UK Employment Rights: Redundancy, Leave, Contracts and Workplace Protections

How Is Holiday Pay Calculated UK 2026? — Your Rights and the Rules

UK holiday pay must be calculated on your 'normal pay' — including overtime, commission and regular extras. The Harpur Trust v Brazel ruling changed the rules for irregular workers.

Salary and income data is based on ONS and other official UK statistical sources. Figures are averages and may not reflect your individual circumstances.

Holiday pay in the UK must reflect your normal pay — not just your basic salary. If you regularly work overtime, earn commission, or receive shift premiums, your employer must include these in the calculation. Getting this wrong is one of the most common employment rights breaches in the UK, and you can claim back up to 2 years of underpayments at an Employment Tribunal.
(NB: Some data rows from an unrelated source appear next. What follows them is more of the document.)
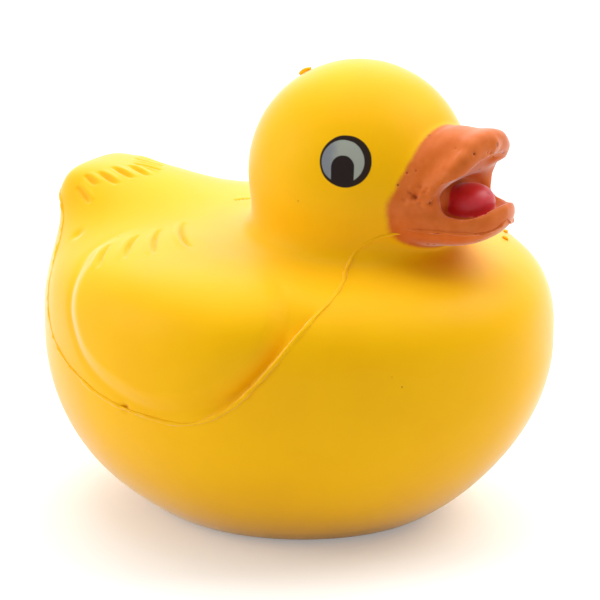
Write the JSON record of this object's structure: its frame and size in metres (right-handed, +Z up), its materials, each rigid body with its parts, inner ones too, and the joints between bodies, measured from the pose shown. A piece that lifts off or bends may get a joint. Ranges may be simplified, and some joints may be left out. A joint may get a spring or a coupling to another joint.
{
  "type": "duck stress ball",
  "caption": "Solid foam duck, moulded in one piece with an open bill and a flat base, for squeezing in the hand.",
  "frame": {"origin": "centre of the flat base that the duck stands on", "axes": "+Z up, -Y the way the duck faces, +X the duck's left"},
  "size_m": [0.0828, 0.0911, 0.0787],
  "materials": {
    "foam": "satin skin on soft foam"
  },
  "bodies": {
    "root": {"duck": "foam"}
  },
  "joints": []
}
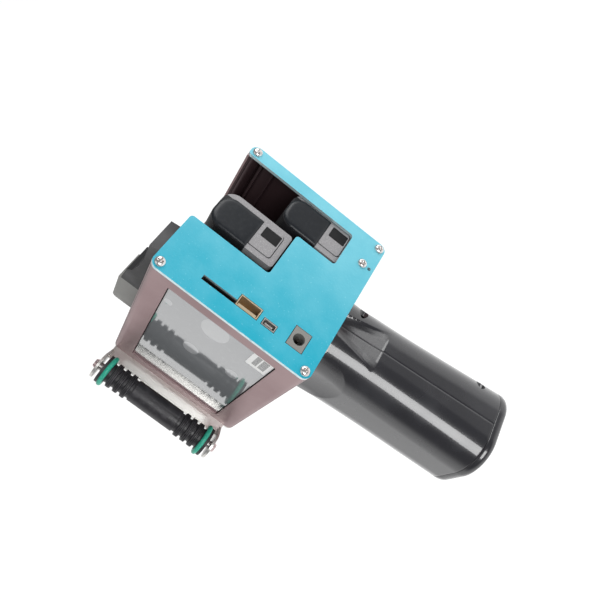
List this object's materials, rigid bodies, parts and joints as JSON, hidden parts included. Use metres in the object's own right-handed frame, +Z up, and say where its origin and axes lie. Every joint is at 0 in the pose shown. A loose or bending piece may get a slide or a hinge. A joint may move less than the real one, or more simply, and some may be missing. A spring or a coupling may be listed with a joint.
{
  "type": "date code inkjet printer",
  "caption": "Hand-held date code inkjet printer: box head with side display, guide rollers, slide-out ink cartridges and a battery grip with a trigger.",
  "frame": {"origin": "middle of the flat base of the grip", "axes": "+Z up the grip to the head, +Y towards the print face, -X towards the display side"},
  "size_m": [0.1576, 0.1288, 0.2234],
  "materials": {
    "anodised_bronze": "satin anodised extrusion, fine lengthwise lines",
    "axle_steel": "ground steel",
    "black_plastic": "fine moulded texture",
    "blue_paint": "satin cyan paint, pale worn cut edges",
    "bolt_steel": "brownish plated button heads",
    "cell_wrap": "shrink wrapped",
    "circuit_board": "green solder resist",
    "display_glass": "switched off touch glass, glossy grey",
    "gold_contacts": "gold plated",
    "grey_plastic": "satin moulded grey",
    "grip_plastic": "glossy moulded black, light scratches",
    "lens": "dark red filter",
    "lid_plastic": "smooth glossy black",
    "nickel": "nickel plated sheet",
    "pale_plastic": "off-white moulded",
    "rubber": "black nitrile rubber, satin",
    "screw_steel": "bright zinc plated, light wear",
    "spring_steel": "drawn wire",
    "stainless": "fine brushed sheet",
    "stall_plastic": "sparkle textured dark grey",
    "teal_rubber": "teal green rubber ring",
    "white_plastic": "connector insulation"
  },
  "bodies": {
    "root": {"battery_cells": "cell_wrap", "battery_end_plates": "white_plastic", "board_standoffs": "gold_contacts", "card_socket": "nickel", "cartridge_1_contacts": "gold_contacts", "cartridge_1_stall": "stall_plastic", "cartridge_2_contacts": "gold_contacts", "cartridge_2_stall": "stall_plastic", "dc_jack_body": "grey_plastic", "dc_jack_pin": "nickel", "display_bezel": "black_plastic", "display_glass": "display_glass", "display_panel": "stainless", "driver_board": "circuit_board", "encoder_pickup": "black_plastic", "front_plate": "stainless", "front_plate_screws": "screw_steel", "grip_base_cap": "grip_plastic", "grip_mount_plate": "stainless", "grip_mount_screws": "screw_steel", "grip_neck_insert": "black_plastic", "grip_screws": "screw_steel", "grip_shell_left": "grip_plastic", "grip_shell_right": "grip_plastic", "housing": "anodised_bronze", "left_axle": "axle_steel", "left_axle_bolts": "bolt_steel", "main_board": "circuit_board", "mini_usb_socket": "nickel", "power_switch_body": "black_plastic", "rear_plate": "blue_paint", "rear_plate_screws": "screw_steel", "right_axle": "axle_steel", "right_axle_bolts": "bolt_steel", "sensor_base": "black_plastic", "sensor_head": "grey_plastic", "sensor_lens": "lens", "trigger_carrier": "black_plastic", "trigger_spring": "spring_steel", "trigger_switch": "black_plastic", "usb_socket": "gold_contacts", "usb_tongue": "white_plastic"},
    "left_roller": {"left_roller_core": "axle_steel", "left_roller_sleeve": "rubber", "left_roller_o_rings": "teal_rubber", "left_roller_end_discs": "black_plastic"},
    "right_roller": {"right_roller_core": "axle_steel", "right_roller_sleeve": "rubber", "right_roller_o_rings": "teal_rubber", "right_roller_end_discs": "black_plastic", "encoder_magnet": "axle_steel"},
    "trigger": {"trigger": "black_plastic"},
    "power_slider": {"power_slider": "pale_plastic"},
    "cartridge_1": {"cartridge_1_tank": "black_plastic", "cartridge_1_lid": "lid_plastic", "cartridge_1_nozzle_plate": "gold_contacts"},
    "cartridge_2": {"cartridge_2_tank": "black_plastic", "cartridge_2_lid": "lid_plastic", "cartridge_2_nozzle_plate": "gold_contacts"}
  },
  "joints": [
    {"name": "left_roller_spin", "type": "hinge", "parent": "root", "child": "left_roller", "pos_m": [-0.0684, 0.0885, 0.16], "axis": [0, 0, 1], "continuous": true},
    {"name": "right_roller_spin", "type": "hinge", "parent": "root", "child": "right_roller", "pos_m": [0.0684, 0.0885, 0.16], "axis": [0, 0, 1], "continuous": true},
    {"name": "trigger_pull", "type": "slide", "parent": "root", "child": "trigger", "axis": [0, -1, 0], "range_m": [0, 0.004], "stiffness_N_per_m": 700, "springref_m": -0.002, "deforming": ["trigger_spring"]},
    {"name": "power_slide", "type": "slide", "parent": "root", "child": "power_slider", "axis": [1, 0, 0], "range_m": [0, 0.003]},
    {"name": "cartridge_1_pull", "type": "slide", "parent": "root", "child": "cartridge_1", "axis": [0, -1, 0], "range_m": [0, 0.09]},
    {"name": "cartridge_2_pull", "type": "slide", "parent": "root", "child": "cartridge_2", "axis": [0, -1, 0], "range_m": [0, 0.09]}
  ]
}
Here is a clear guide to how holiday pay is calculated in 2026, including the rules for irregular and zero-hours workers.

Statutory Holiday Entitlement in 2026

All UK workers are entitled to a minimum of 5.6 weeks (28 days) of paid holiday per year. This applies from the first day of employment.

Worker type Statutory entitlement
Full-time (5 days/week) 28 days (5.6 weeks)
Part-time (3 days/week) 16.8 days (5.6 × 3)
Zero-hours / irregular Accrued as you work
Agency workers Same rights after 12 weeks

Bank holidays (usually 8 per year in England and Wales) can be counted as part of the 28 days, unless your contract says otherwise. Many employers choose to give bank holidays on top of 28 days — this is contractual and cannot be enforced by statute.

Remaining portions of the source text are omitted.